Decades ago, when I was gathering material for the first published biography of the Chazon Ish — an avowed anti-Zionist, in case there was any doubt — I investigated more thoroughly his profound bond with Eretz Yisrael. In one of his famous letters, he revealed his opinion that the return of Jews to Eretz Yisrael was the beginning of the return of Torah from its exile in other lands. When David Ben Gurion attempted to draft chareidi girls into the army, the threat to kedushas Yisrael was palpable, and the Chazon Ish said he felt that it was shortening his life, words which proved to be prophetic, for he passed away before the storm had died down.
Yet the gadol’s crystal clear vision was not blurred, even by the events that hastened his death. At the height of the conscription crisis, Rav Meir Moshe Yashar, biographer of the Chofetz Chaim, visited Eretz Yisrael. He toured the country, and of course he didn’t omit going in to meet the Chazon Ish. When he told the Chazon Ish about the various places he’d seen, the Chazon Ish said to him, “Tell me, then: Weren’t Yehoshua and Kalev right in saying that the Land is very, very good?” Rav Yashar wrote of that exchange, “Eretz Yisrael is rumbling from harsh decrees, and yet he sees how good the Land is.”
Rav Binyamin Mendelson of Komemiyus, an Agudas Yisrael moshav in south-central Israel, had the same feeling.

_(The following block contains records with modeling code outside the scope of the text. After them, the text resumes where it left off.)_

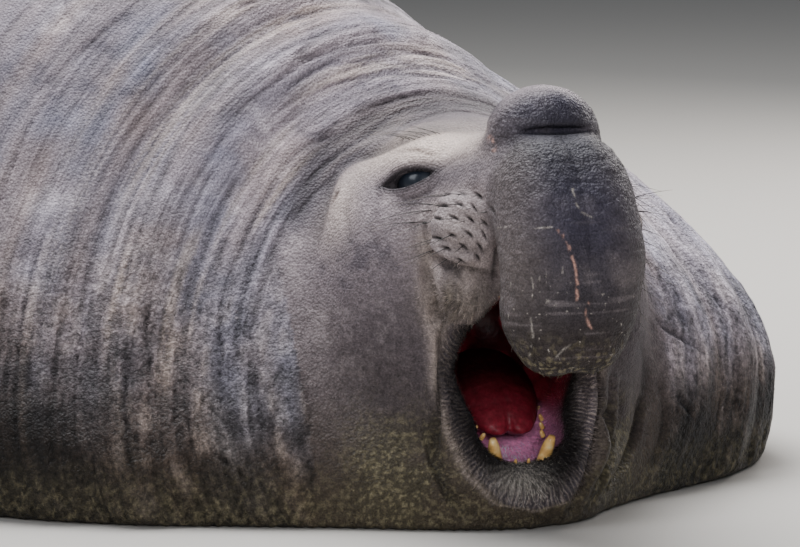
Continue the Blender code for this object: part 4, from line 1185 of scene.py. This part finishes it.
def blades(name, root, way, normal, length, width, colour, lift, bend, seed, unwrap, bent=False):
    """One joined mesh of three-sided tapering hairs that lie over the skin."""
    rng = np.random.default_rng(seed)
    k = len(root)
    way = way - normal * (way * normal).sum(1, keepdims=True)
    way /= np.linalg.norm(way, axis=1, keepdims=True) + 1e-9
    across = np.cross(normal, way)
    spread = rng.normal(0, 0.22, (k, 1))
    way = way + across * spread
    way /= np.linalg.norm(way, axis=1, keepdims=True)
    across = np.cross(normal, way)
    lift = np.asarray(lift).reshape(-1, 1) * (1 + rng.normal(0, 0.25, (k, 1)))
    length = (length * (1 + rng.normal(0, 0.2, k)))[:, None]
    width = np.broadcast_to(np.asarray(width).reshape(-1, 1), (k, 1))
    mid = root + (way * 0.55 + normal * lift * 0.8) * length
    tip = root + (way * (1 - 0.15 * bend) + normal * lift * (1 - bend)) * length
    base = root - normal * 0.0008
    thick = normal * 0.5 + way * 0.1
    i = np.arange(k)
    if bent:
        v = np.concatenate([
            base - across * width, base + across * width, base + thick * width * 1.2,
            mid - across * width * 0.7, mid + across * width * 0.7, mid + thick * width * 0.9, tip])
        a, b, c, d, e, f, g = [i + k * j for j in range(7)]
        faces = ((a, c, b), (a, b, e), (a, e, d), (b, c, f), (b, f, e), (c, a, d), (c, d, f),
                 (d, e, g), (e, f, g), (f, d, g))
        corner = np.array(((0, 0), (1, 0), (0.5, 0.3), (0.1, 0.6), (0.9, 0.6), (0.5, 0.7), (0.5, 1.0))) * 0.003
    else:
        v = np.concatenate([base - across * width, base + across * width, base + thick * width * 1.2, tip])
        a, b, c, g = [i + k * j for j in range(4)]
        faces = ((a, c, b), (a, b, g), (b, c, g), (c, a, g))
        corner = np.array(((0, 0), (1, 0), (0.5, 0.3), (0.5, 1.0))) * 0.003
    t = np.concatenate([np.stack(x, 1) for x in faces])
    v[:, 2] = np.maximum(v[:, 2], 0.0002)
    ob = make_mesh(name, v.astype(F), t, smooth=False)
    give(ob, "tint", np.tile(colour, (len(corner), 1)), "FLOAT_COLOR")
    # a small patch of the unwrap for each hair
    uv = ob.data.uv_layers.new(name="OFBake")
    spots = (unwrap[None] + corner[:, None]).reshape(-1, 2)
    index = np.empty(len(ob.data.loops), np.int32)
    ob.data.loops.foreach_get("vertex_index", index)
    uv.data.foreach_set("uv", spots[index].astype(F).ravel())
    return ob


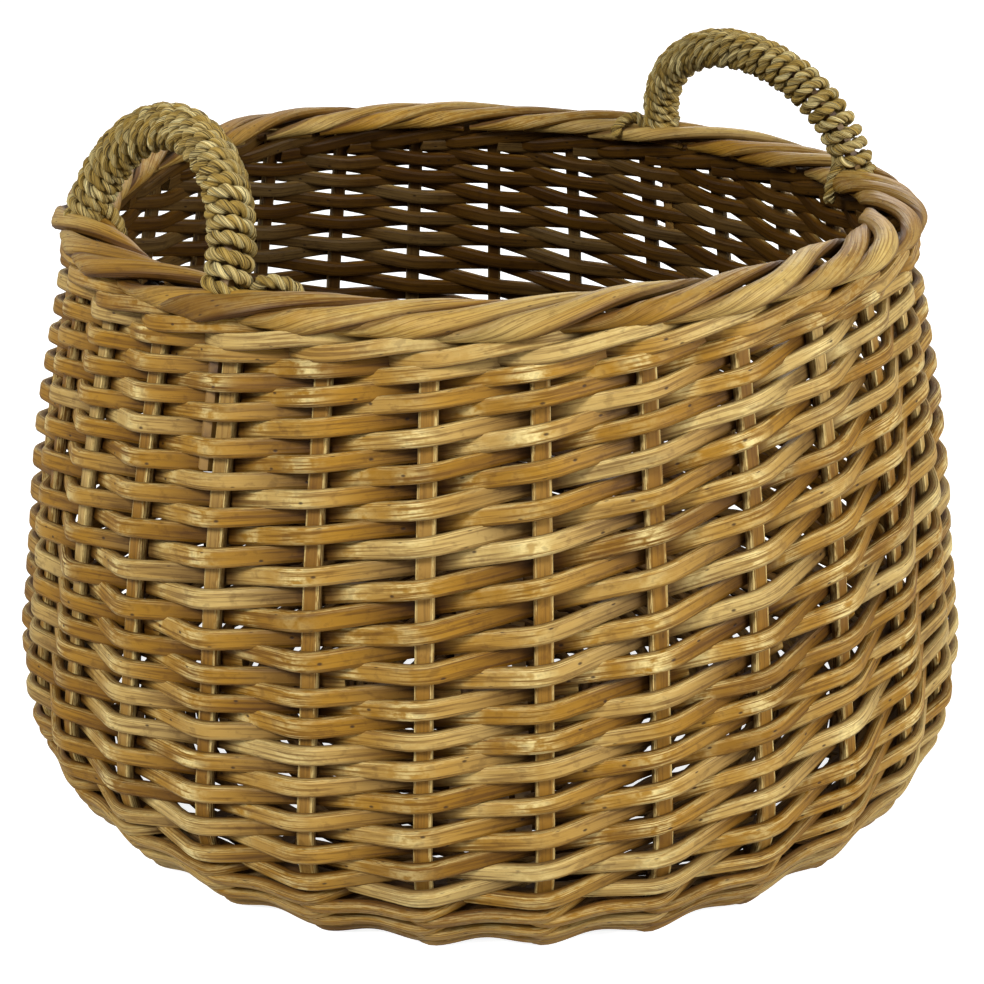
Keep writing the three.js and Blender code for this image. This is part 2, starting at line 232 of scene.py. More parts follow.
def even_path(points, spacing, reach):
    """The same line in even steps, with its corners rounded over about twice the reach."""
    points = np.asarray(points, float)
    run = run_along(points)
    t = np.linspace(0, run[-1], int(run[-1] / spacing) + 2)
    line = read_at(t, run, points)
    k = max(1, int(reach / spacing))
    for _ in range(2):
        before = 2 * line[0] - line[k:0:-1]
        after = 2 * line[-1] - line[-2:-k - 2:-1]
        padded = np.concatenate([before, line, after])
        sums = np.cumsum(np.concatenate([np.zeros((1, 3)), padded]), axis=0)
        line = (sums[2 * k + 1:] - sums[:-2 * k - 1]) / (2 * k + 1)
    return line


def in_rings(values, rings):
    """One value, or a row of any number of values, spread over the rings of a bar."""
    values = np.asarray(values, float)
    if values.ndim == 0:
        return np.full(rings, float(values))
    old = np.linspace(0, 1, len(values))
    new = np.linspace(0, 1, rings)
    if values.ndim == 1:
        return np.interp(new, old, values)
    return read_at(new, old, values)


def heading(line):
    return unit(np.gradient(line, axis=0))


def square_to(along, side):
    return unit(side - along * (side * along).sum(1, keepdims=True))


# %% Bars laid along the paths
MAP_ROUND = 0.024
MAP_STARTS = 50
EDGE_FROM = 0.8


def add_map(mesh, blank, run):
    """A map called grain, in metres: along the bar first, and round it second."""
    start = chance.uniform(0, MAP_STARTS)
    uv = np.stack([start + run[blank["loop_ring"]],
                   start + blank["loop_corner"] / blank["corners"] * MAP_ROUND], 1)
    for layer in list(mesh.uv_layers):
        mesh.uv_layers.remove(layer)
    mesh.uv_layers.new(name="grain").data.foreach_set("uv", uv.ravel())


def add_mark(mesh, name, values):
    mark = mesh.attributes.new(name, "FLOAT", "POINT")
    mark.data.foreach_set("value", values)


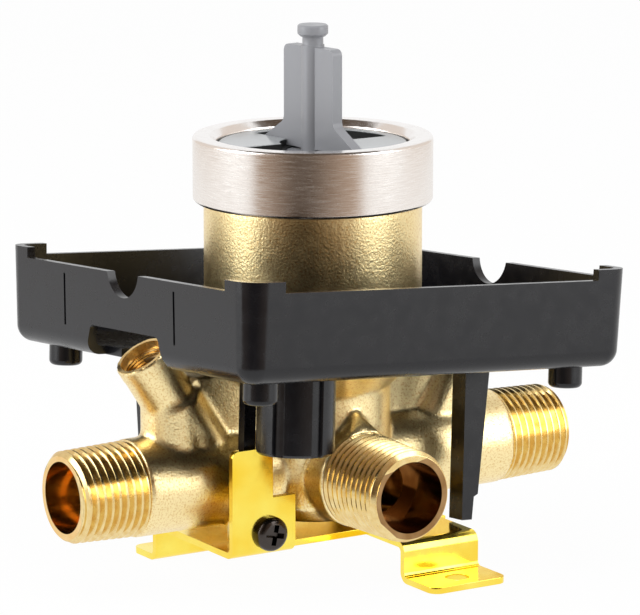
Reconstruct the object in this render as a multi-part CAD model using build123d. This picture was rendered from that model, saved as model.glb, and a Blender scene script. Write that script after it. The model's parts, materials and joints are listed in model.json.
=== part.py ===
from build123d import *
import os
from math import cos, radians, sin, sqrt, tan

# Concealed diverter valve, in millimetres.
# The origin is on the cartridge axis, in the plane that the bracket's feet stand on.
# +Z is the cartridge axis, X runs through the two supply ports, Y through the two outlet ports.

# Clearances
slip = 0.15                 # parts pushed together by hand
running = 0.06              # shafts that turn in a bore
seat_gap = 0.3              # a loose piece over what it stands on
film = 0.05                 # water film between the ceramic discs

# Cast body
port_height = 23.0          # port axis over the feet
supply_reach = 64.6         # cartridge axis to the face of a supply port
outlet_reach = 40.6         # cartridge axis to the face of an outlet port
barrel_r = 24.5
barrel_wall = 3.8
barrel_top = 93.2
barrel_base = 47.5          # where the barrel starts to draw in
trunk_r = 17.5              # the narrower body under the barrel
trunk_top = 41.5
trunk_base = 12.0
trunk_edge = 4.0
chamber_floor = 45.5        # where the cartridge seals
spigot_depth = 5.7          # lower step of the cartridge and of its bore
spigot_wall = 2.2
waterway_r = 6.0
waterway_end = 8.0          # the four waterways stop this far from the axis
riser_r = 4.5               # vertical passages from the waterways to the discs
riser_pitch_r = 9.6

# Port ends
pipe_r = 11.0               # cast part of a port pipe
thread_r = 10.25            # over the thread crests at the face
thread_taper = 1 / 32       # rise of radius along a taper pipe thread
supply_thread = 16.3
outlet_thread = 19.5
thread_bevel = 0.7
socket_r = 8.0              # takes a copper tube
socket_depth = 12.7
gusset_height = 14.5        # top of the web over an outlet pipe
gusset_reach = 27.0
gusset_half = 9.0
gusset_root = 4.0           # how deep the web reaches into the trunk
gusset_ridge = 1.6
gusset_peak = 5.0

# Service stops
stop_tilt = 33.0            # stop axis off the vertical
stop_from_face = 39.2       # supply face to where the stop axis meets the port axis
stop_mouth = 35.6           # mouth, measured along the stop axis
stop_shoulder = 22.0        # where the thick lower boss ends
stop_boss_r = 7.3
stop_neck_r = 6.2
stop_bore_r = 4.8
stop_seat_at = 6.0
stop_seat_r = 3.2
stop_chamber_step = 11.1    # the upright chamber stands this far outside the stop's foot
stop_chamber_top = 43.0
stop_chamber_edge = 2.5
supply_bore_step = 8.0      # the supply bore ends this far outside the stop's foot
stop_travel = 2.6
stop_washer_t = 2.2
stop_washer_r = 4.3
stop_holder_len = 7.0
stop_holder_r = 3.0
stop_thread_len = 7.5
stop_groove_at = 3.6        # o-ring groove below the spindle's thread
stop_ring_from_mouth = 4.6
stop_ring_t = 0.8
stop_ring_w = 1.2
stop_ring_gap = 3.0
stop_lift = 0.15            # the washer stops this far short of its full stroke
stop_pin_r = 1.6            # swivel pin between the holder and the spindle
stop_pin_len = 1.5
stop_shaft_neck = 0.9       # the spindle's plain end is this much thinner than the bore
stop_flange_t = 1.2
screwdriver_w = 1.2
screwdriver_depth = 1.6

# Bonnet nut
nut_r = 26.9
nut_base = 83.3
nut_top = 98.0
nut_lip_r = 21.6
nut_lip_t = 2.3
nut_bevel = 1.5
nut_edge = 0.5

# Cartridge
cap_flange_t = 2.35
cap_plug = 5.4
cap_face = 96.3
pocket_depth = 1.6          # sunk sectors that the stem's feet swing in
pocket_r = 18.6
pocket_hub_r = 7.4
oring_d = 2.0
small_oring_d = 1.2         # on the stem and round the housing
stop_oring_d = 1.5
groove_room = 0.04          # a ring's groove is this much larger on each side
housing_wall = 2.4
disc_rim = 1.0              # what is left of a disc outside its holes
disc_hole_less = 0.7        # the holes in the discs are this much smaller than the risers
disc_t = 4.5
disc_seal_t = 1.3
disc_pocket = 2.5           # depth of the moving disc's arc-shaped pocket
driver_rim = 1.0            # the driver is this much smaller than the discs
driver_t = 6.5
driver_rib_w = 3.8
driver_rib_t = 1.1
shaft_r = 5.9
key_side = 7.6
key_depth = 5.0
clip_r = 8.6
clip_t = 1.0
clip_groove = 1.0
clip_spread = 0.7           # half of what the clip's mouth is narrower than its groove
cap_edge = 0.4
cap_oring_up = 2.4          # ring places, over the lower end of what carries them
housing_oring_up = 2.6
stem_oring_up = (1.6, 4.2)
drum_lap = 1.0              # the drum's thick foot reaches this far past the driver
drum_slope = 2.5
window_height = 14.0
window_sill = 3.0
window_width = 11.0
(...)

When I came to the moshav to interview him, we went out for a walk among the fields, and he told me about a couple from London who had asked him to bring a sh’eilah to the Chazon Ish. They were contemplating aliyah, and they wanted the gadol’s opinion on the matter. His answer was yes, they should go ahead with their plans. Several months passed while they were preparing for the move, and during that time the crisis over Ben Gurion’s plan to draft religious girls erupted. Under the changed circumstances, the couple felt they had better send their sh’eilah to the Chazon Ish again, and again they enlisted Rav Mendelson’s help.
Rav Mendelson went to Bnei Brak and presented the question once more, and in reply, the Chazon Ish looked at him and said, “Since the time I answered that question some months ago, nothing has changed.” Rav Mendelson explained to me that he was in shock over the decisiveness of that reply, but he realized that the Chazon Ish answered him like that just in case he might think that one’s attitude toward living in Eretz Yisrael should change because of Ben Gurion’s decree. He wanted to make it unequivocally clear that the threat posed by Ben Gurion made no difference.
The pro-aliyah but “anti-Zionist” position is that the more Jews there are in Eretz Yisrael learning Torah and keeping its precepts, the weaker the power of the secular Zionist ideology will be. This is the gist of the Chazon Ish’s answer to the Satmar Rebbe when the Rebbe supported his own stance by citing the Rambam’s words (Hilchos De’os 6:1) that one should flee to the desert rather than live among wicked people who pressure him to follow their ways. To this argument, the Chazon Ish replied, “The yeshivos and the shuls are our deserts.”
This, in fact, was the Chazon Ish’s declaration of war on secular Zionists. He didn’t believe in escaping to chutz l’Aretz so as not to confront them head-on. Holding demonstrations against them in other parts of the world will not weaken their power the way one more yeshivah in Eretz Yisrael does, or one more religious community where Torah life thrives in the face of the surrounding secularism.
While I agree with the reader who pointed out that the State of Israel in its present form is not consonant with Torah values, nevertheless it is our Land. Yes, dear reader, this is our Holy Land and our country, even when under a regime that is alienated from the Torah. And in discussing how far our little country has advanced in terms of technological achievements and creature comforts, that, too, is a nudge meant for European Jews searching for greener pastures. If a modern, technologically advanced country is what they’re looking for, they can find that, too, in Eretz Yisrael, alongside a Torah velt that is unmatched anywhere else. And may we soon see our Land under the final rule of Hashem and Melech HaMashiach, bimheirah beyameinu. Amen.